The bite was slow but I expected this. The beginning of the season always starts off a bit slow for me but I wanted to evaluate the fishery and the best way to do that is to fish! I started off with the hot color from last year but after slinging and stripping it for half an hour I began to switch flies, both in size and color, to see what the shad wanted. After the third fly change I caught three shad in as many casts on the standard size 6 red cone head, white body shad fly. The fish were healthy and very thick, a uniform 10 inches in length. However, after that brief action, the bite just died. The sun burned over the tree line and suddenly nobody was catching anything.

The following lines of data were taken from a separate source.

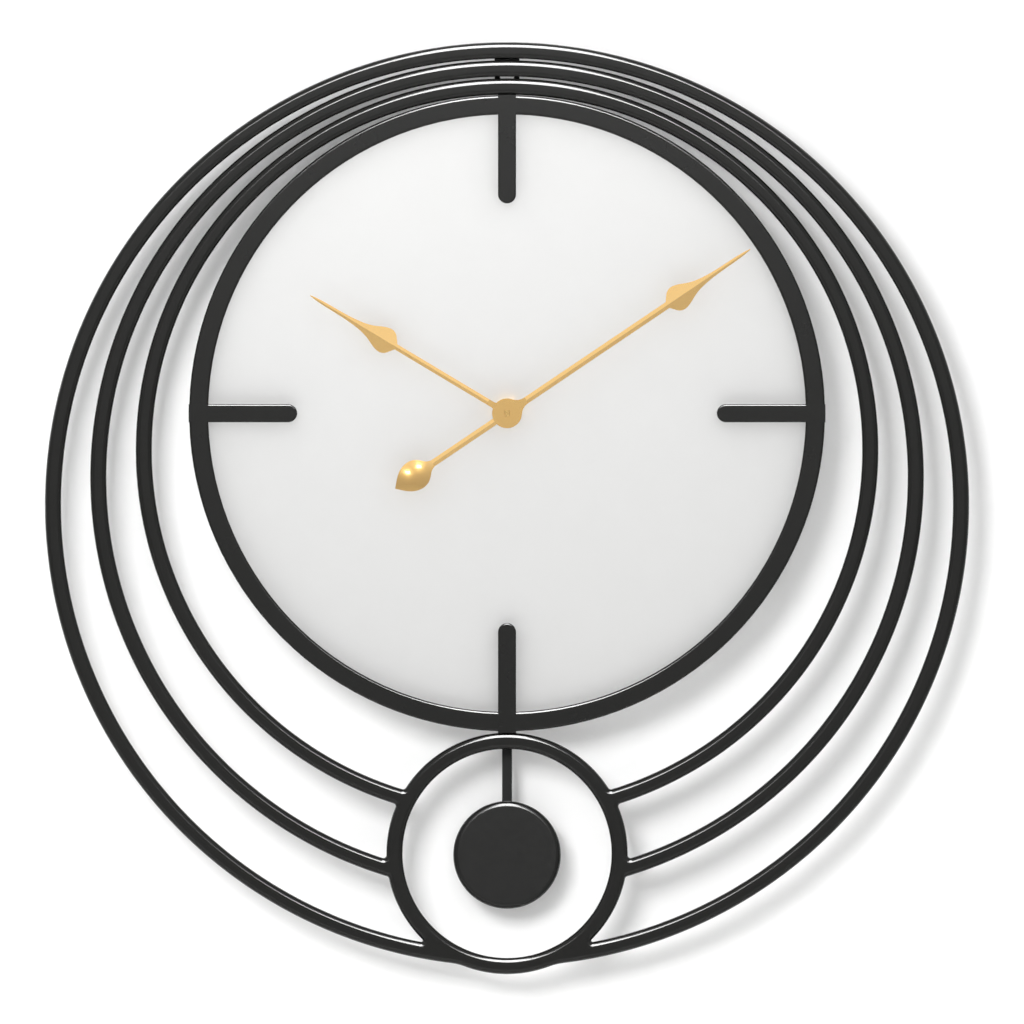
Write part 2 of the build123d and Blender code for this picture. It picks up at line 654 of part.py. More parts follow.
with BuildPart() as fixing_nut:
    with BuildSketch(front(FRAME_BACK + NUT_WASHER_T)):
        RegularPolygon(NUT_ACROSS_FLATS / 2, 6, major_radius=False)
        Circle(BUSHING_R, mode=Mode.SUBTRACT)
    extrude(amount=NUT_T)
    chamfer(fixing_nut.edges().group_by(Axis.Y)[0].filter_by(GeomType.LINE), 0.5)
finish(fixing_nut, "fixing_nut")


# ---- The motion work: what turns the hands ----

with BuildPart() as minute_shaft:
    pinion(MINUTE_LAYER[0] - 0.2, MINUTE_LAYER[1] + 0.2, 12, CANNON_MODULE, MINUTE_WHEEL_ANGLE)
    disc(MINUTE_LAYER[0] - 0.2, FLATS_START, SHAFT_R)
    with BuildSketch(front(FLATS_START)):
        Circle(SHAFT_R)
        Rectangle(2 * SHAFT_FLAT, 2 * SHAFT_R, mode=Mode.INTERSECT)
    extrude(amount=SHAFT_END - FLATS_START)
    chamfer(minute_shaft.edges().group_by(Axis.Y)[0], 0.15)
    disc(0, CENTRE_ARBOR_END + 0.5, ARBOR_R + RUNNING_GAP, mode=Mode.SUBTRACT)
finish(minute_shaft, "minute_shaft")

with BuildPart() as minute_wheel:
    gear(*MINUTE_LAYER, 36, CANNON_MODULE, WHEEL_TEETH, MINUTE_WHEEL_ANGLE + 180, minute_wheel_at)
    pinion(MINUTE_LAYER[1], HOUR_LAYER[1] + 0.2, 10, HOUR_MODULE, MINUTE_WHEEL_ANGLE + 180, minute_wheel_at)
    disc(BRIDGE_BACK, CASE_FRONT - 0.5, PIVOT_R, *minute_wheel_at)
finish(minute_wheel, "minute_wheel")

with BuildPart() as hour_wheel:
    gear(*HOUR_LAYER, 40, HOUR_MODULE, WHEEL_TEETH, MINUTE_WHEEL_ANGLE)
    disc(HOUR_LAYER[0], HOUR_HAND_FACE - 0.3, PIPE_R)
    disc(HOUR_LAYER[0], HOUR_HAND_FACE, SHAFT_R + RUNNING_GAP, mode=Mode.SUBTRACT)
finish(hour_wheel, "hour_wheel")

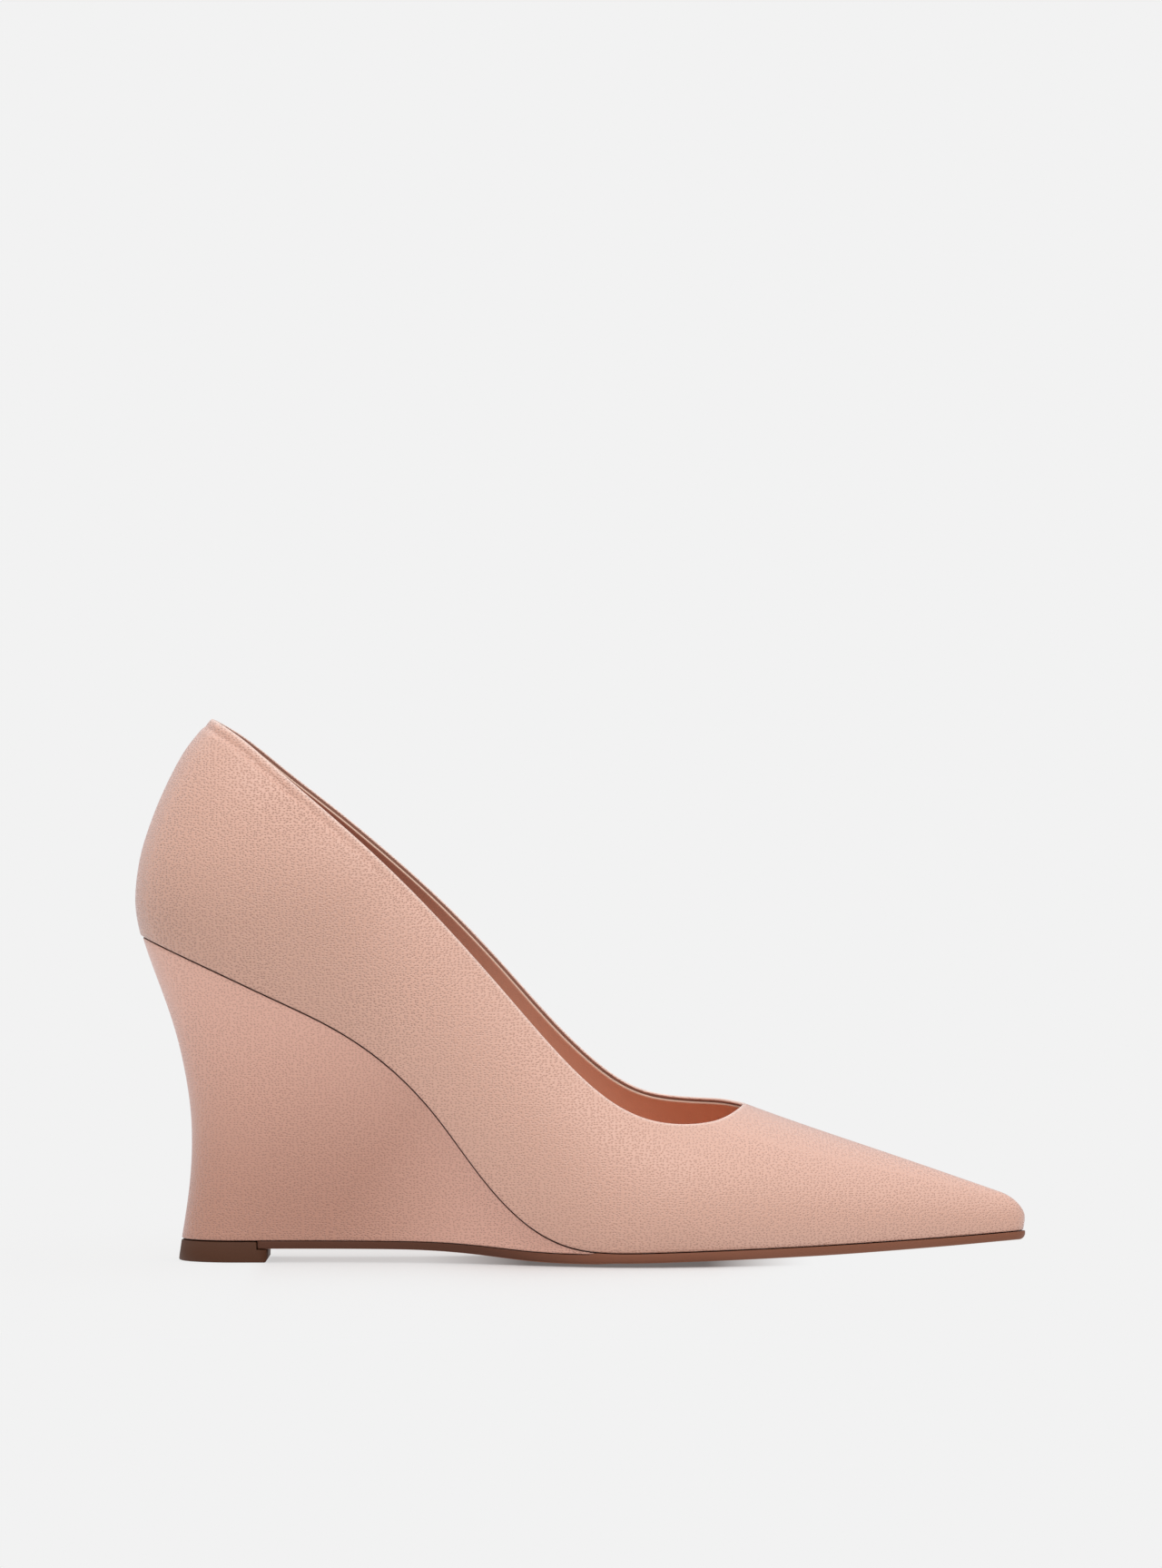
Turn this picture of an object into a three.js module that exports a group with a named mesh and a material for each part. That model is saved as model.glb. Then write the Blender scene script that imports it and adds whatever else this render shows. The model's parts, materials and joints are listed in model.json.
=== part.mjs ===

I watched the other boats closely and every once in awhile someone would bring something to the boat, but it wasn’t great fishing.
Another fly angler passed my boat a little past noon. He asked and I told. He didn’t have any luck today and was heading home to do some chores that he had kept putting off. I wasn’t getting any shad love either, so I decided that I should tackle some of that yard work that was waiting for me so I yanked the rock off the bottom and motored back to the cove.
EQUIPMENT: I used a 7-weight rod and a Type VII density-compensated (sinks faster at the front to prevent line sag) full sink line.
DIRECTIONS: Fletcher's Boat House is located on the Potomac River in Washington, DC, two miles North of Key Bridge and one mile South of Chain Bridge, at the intersection of Reservoir Road and Canal Road. You will know you have reached the entrance to Fletcher's when you see the Abner Cloud House, an old white stone building, which is next to the canal.
From 66 East, take the Rosslyn exit to Key Bridge. Stay in the left lane. Take a left onto Canal Road after crossing over Key Bridge. Stay in the left lane and turn left on Canal Road, and continue until you see the Abner Cloud House on your left. That narrow ramp is the entrance to Fletcher's. Go down the ramp and either park in the upper lot or go through the tunnel to the lower parking lot and dock access. During shad season the boat rental office opens at 7am. Boat rental fee is $22 (plus tax) for the day. You need a DC fishing license ($10 DC residents. $13 non-resident) to fish and Fletcher's sells this at the rental kiosk along with fishing equipment, bait, hot dogs, drinks and ice cream.
WARNING ON WEEKDAYS: Both lanes of Canal Road become ONE WAY into and out of the District during morning and evening rush hour during the weekdays. If you're hitting Fletcher's in the morning and following the route above you have until 5:30am to get there. If you miss this window you must wait until 10:20am. Once it's one way you must come down Canal Road via Chain Bridge in the morning and trying to make the turn into Fletcher's from that direction is a killer because that ramp is the only road into and out of the Boathouse parking lot and it faces towards Key Bridge. Canal Road becomes one way going towards Chain Bridge from 2:30 to 7pm, so you have to hang a sharp U-turn when you leave.